JPMorgan CEO Jamie Dimon became the latest to raise this enticing prospect when he said his bank could pay out up to a dollar in dividends per share, likely in the second quarter, once the Federal Reserve gives its approval following a stress test for the nation's largest 17 banks.
"We will be adequately capitalized even in a stressed situation, so when they finish these tests, we're hopeful we'll be allowed to go back to paying normal dividends," Dimon told investors at the bank's health care conference this week in San Francisco.
"In Violent Agreement"
And Morgan isn't alone. Wells Fargo (WFC) CEO John Stumpf says he also wants to start paying dividends and buying back shares when the stress tests are completed. "It's high time that we provide a return on your investment," Stumpf said at a Goldman Sachs financial services conference last month. "I am in violent agreement that it is time we get back to a quote unquote more normal basis."

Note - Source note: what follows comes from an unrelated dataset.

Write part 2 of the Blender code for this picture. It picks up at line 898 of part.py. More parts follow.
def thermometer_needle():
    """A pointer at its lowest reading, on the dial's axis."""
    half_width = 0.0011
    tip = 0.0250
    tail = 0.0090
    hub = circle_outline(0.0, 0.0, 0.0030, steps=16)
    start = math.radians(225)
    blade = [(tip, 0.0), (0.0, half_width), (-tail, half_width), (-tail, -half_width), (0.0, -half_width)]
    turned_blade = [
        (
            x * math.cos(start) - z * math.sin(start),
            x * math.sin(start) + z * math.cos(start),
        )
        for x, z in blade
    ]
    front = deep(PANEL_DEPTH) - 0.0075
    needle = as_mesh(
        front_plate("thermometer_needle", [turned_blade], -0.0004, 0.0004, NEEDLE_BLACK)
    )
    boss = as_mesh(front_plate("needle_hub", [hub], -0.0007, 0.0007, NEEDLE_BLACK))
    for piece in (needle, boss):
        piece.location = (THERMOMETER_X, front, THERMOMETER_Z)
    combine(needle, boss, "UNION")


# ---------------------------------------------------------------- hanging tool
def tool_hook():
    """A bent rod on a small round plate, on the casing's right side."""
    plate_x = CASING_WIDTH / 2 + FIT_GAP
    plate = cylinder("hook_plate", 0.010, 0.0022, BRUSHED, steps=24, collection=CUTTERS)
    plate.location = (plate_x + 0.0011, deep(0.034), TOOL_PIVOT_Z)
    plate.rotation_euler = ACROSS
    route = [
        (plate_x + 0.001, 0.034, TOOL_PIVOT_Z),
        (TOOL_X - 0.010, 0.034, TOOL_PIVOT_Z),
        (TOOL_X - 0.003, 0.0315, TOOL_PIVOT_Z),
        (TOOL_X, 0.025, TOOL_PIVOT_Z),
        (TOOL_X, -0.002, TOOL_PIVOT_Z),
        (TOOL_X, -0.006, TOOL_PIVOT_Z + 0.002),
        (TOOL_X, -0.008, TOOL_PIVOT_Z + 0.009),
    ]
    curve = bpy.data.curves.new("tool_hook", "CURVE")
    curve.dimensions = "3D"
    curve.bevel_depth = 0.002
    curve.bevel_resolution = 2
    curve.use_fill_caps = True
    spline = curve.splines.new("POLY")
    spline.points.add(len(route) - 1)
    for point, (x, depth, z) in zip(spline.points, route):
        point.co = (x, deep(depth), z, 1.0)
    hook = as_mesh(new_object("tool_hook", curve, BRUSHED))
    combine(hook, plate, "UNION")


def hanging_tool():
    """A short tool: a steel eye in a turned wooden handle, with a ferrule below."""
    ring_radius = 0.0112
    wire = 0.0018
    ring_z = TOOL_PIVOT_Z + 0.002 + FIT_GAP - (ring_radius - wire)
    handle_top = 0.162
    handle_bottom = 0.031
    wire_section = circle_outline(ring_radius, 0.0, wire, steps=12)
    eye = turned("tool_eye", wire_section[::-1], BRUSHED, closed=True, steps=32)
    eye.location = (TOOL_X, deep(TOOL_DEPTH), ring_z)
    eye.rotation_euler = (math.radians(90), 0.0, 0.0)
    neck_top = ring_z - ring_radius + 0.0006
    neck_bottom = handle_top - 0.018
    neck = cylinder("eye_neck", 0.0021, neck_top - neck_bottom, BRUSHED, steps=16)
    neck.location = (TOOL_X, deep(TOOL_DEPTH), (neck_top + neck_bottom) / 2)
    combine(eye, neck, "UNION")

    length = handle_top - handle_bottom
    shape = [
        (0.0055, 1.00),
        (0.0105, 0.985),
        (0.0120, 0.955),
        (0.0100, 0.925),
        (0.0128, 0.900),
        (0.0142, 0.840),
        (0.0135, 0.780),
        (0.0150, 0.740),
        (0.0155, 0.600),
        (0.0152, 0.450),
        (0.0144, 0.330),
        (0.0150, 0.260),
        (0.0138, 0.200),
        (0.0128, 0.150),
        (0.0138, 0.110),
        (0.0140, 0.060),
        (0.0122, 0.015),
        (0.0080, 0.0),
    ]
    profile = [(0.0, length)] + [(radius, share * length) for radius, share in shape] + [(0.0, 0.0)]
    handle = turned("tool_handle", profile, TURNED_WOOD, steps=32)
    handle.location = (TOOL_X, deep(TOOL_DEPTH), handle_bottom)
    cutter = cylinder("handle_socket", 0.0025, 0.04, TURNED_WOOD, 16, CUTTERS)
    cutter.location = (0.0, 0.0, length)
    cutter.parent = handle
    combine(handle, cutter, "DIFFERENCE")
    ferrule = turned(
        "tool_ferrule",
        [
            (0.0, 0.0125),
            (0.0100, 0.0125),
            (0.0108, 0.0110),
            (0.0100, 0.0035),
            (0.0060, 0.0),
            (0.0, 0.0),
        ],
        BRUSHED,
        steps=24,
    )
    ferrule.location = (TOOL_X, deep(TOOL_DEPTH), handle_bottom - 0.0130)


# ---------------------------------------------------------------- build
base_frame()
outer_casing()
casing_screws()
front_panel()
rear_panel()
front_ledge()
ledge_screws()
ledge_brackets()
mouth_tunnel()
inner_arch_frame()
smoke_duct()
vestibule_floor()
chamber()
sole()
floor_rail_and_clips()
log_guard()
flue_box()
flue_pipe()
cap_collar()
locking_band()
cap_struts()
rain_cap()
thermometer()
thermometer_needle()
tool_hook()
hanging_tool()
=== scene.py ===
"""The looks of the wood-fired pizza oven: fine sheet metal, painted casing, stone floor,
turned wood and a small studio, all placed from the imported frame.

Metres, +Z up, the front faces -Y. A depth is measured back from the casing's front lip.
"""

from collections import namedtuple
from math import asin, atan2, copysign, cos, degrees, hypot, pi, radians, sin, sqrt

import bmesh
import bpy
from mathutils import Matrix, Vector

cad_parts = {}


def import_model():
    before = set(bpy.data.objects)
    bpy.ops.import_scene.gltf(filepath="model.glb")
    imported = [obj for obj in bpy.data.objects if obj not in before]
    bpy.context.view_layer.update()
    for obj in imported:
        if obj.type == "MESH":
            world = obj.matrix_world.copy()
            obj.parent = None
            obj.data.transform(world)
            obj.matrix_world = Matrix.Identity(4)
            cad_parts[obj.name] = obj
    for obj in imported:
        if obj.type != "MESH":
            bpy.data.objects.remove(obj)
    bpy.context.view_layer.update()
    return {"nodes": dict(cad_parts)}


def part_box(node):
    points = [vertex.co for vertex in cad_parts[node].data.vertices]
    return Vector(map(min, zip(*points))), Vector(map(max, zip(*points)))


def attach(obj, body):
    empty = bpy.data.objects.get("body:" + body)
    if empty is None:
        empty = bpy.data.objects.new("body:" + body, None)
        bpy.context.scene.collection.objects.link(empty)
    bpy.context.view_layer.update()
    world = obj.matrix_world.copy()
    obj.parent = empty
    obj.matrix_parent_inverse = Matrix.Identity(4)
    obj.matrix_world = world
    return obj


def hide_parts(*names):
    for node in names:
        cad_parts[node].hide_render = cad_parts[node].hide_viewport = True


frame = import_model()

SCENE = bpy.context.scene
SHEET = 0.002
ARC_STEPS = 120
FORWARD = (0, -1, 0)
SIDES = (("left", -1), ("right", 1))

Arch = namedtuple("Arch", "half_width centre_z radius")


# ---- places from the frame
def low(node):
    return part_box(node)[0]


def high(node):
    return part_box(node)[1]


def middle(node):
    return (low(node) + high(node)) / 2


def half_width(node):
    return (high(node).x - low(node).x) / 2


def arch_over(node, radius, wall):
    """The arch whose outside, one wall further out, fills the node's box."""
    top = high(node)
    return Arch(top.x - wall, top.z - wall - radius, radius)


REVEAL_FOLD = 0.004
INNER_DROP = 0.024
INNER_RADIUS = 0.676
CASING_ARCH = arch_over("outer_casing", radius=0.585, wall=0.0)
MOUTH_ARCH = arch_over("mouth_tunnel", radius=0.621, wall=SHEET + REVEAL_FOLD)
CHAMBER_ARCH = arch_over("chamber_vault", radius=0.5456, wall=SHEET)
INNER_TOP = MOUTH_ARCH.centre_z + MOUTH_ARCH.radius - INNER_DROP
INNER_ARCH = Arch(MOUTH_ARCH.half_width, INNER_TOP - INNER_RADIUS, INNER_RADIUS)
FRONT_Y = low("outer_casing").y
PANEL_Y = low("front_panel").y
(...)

Morgan is the current darling of financial analysts, chosen as a top pick by many Wall Street banks. Mike Mayo, analyst at Credit Agricole, says Morgan "has gained market share in each of its six businesses, maintained higher capital and better technology and shown more consistency with strategy and management."
The entire financial sector has improved in recent weeks, with the S&P Bank Index ($BIX) up 18.6% since Oct. 15.
More M&A, Too
"We believe 2011 will continue to be a strong year for bank stocks due to the continued recovery in earnings, improved credit metics and stronger capital levels," says Gerard Cassidy, banking analyst at RBC Capital Markets. "These trends will likely lead to increased merger and acquisition activity and increased dividends."
Citibank (C) is also expected to benefit from this maneuver, with analysts predicting it could proved a 20% or better boost for 2012 earnings. Bank of America (BAC) could benefit to the tune of 5% of its 2012 earnings.
Analysts also believe that credit quality improvement should be a common theme in the results, with nonperforming loans lower than in previous quarters. Net interest margins are also improving, thanks to a steepening yield curve and the availability of low-cost funding. With the return of dividends, it all makes for an enticing package for investors.